If you love food or music, this is a great time to be alive.

Following customer demand, segments of the food industry have been emerging over the past 30 years with a focus on quality and variety, rather than just sheer quantity.  Even in a modestly urban place like Salt Lake City, the food choices are astonishing, and constantly improving.  From natural and specialty food stores, to innovative new restaurants, microbreweries, farmer’s markets, cooking classes, and affordable new cooking technology, the landscape is amazing and growing quickly.

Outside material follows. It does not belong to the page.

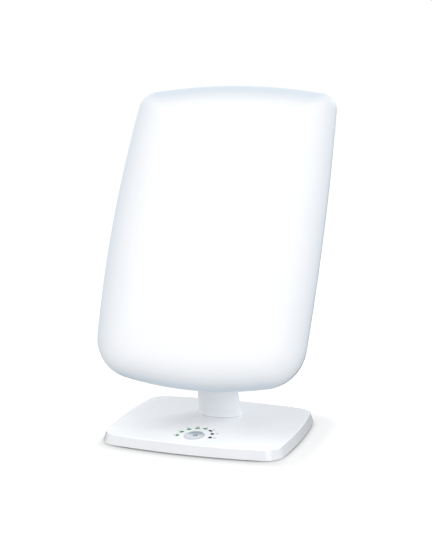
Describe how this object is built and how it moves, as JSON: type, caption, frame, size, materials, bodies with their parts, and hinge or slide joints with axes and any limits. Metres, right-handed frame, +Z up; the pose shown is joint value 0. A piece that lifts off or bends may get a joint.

Meanwhile, other segments of the food industry have remained stagnant.  The recently announced (second) bankruptcy of Hostess Brands, Inc. has been blamed on labor unions and corporate mismanagement, among other things.  However, the recent history of the company reflects a slow downward spiral, driven by an increasing mismatch between the food landscape, customer values, and the products the company chose to produce and market.  In the 1960s, Wonder Bread and Twinkies were great products with large and growing markets.  At the time, even “supermarkets” didn’t have anything near the variety of products available today, and our understanding of the relationship between food and health was not particularly well-developed.  Sliced puffy bread and tasty treats with essentially infinite shelf life were just the thing.  Success generates momentum, and the company moved forward like a freight train.  Unfortunately for the company’s 18,500 employees and their families, nobody seemed to notice when the fuel was running out.

Similarities with the music industry are hard to ignore.  Anyone interested in music, either as a listener or as a performer/producer, is met today with a practically endless variety of products, services, and technology.  The quality is there, too, although it may not always be easy to find.  The internet has made it possible for practically anyone to understand and experience music in far greater depth and detail than ever before.  Learning an instrument has never been easier, and producing a track (or an album) is a task easily within the grasp of a sufficiently motivated amateur.  Innovative companies are serving customer demand and developing new technologies, immersing themselves in this new environment, having fun, and making a good living.

And then there is the music recording industry.  Locked in an outmoded business model, lacking innovative ideas or technical expertise, and overstaffed with lawyers, their freight train is running out of fuel.  Their traditional role of identifying, nurturing, and developing talent, while providing a strong marketing platform, has degenerated into that of a marketing-driven producer of banal wonder bread.  Nickelback, anyone?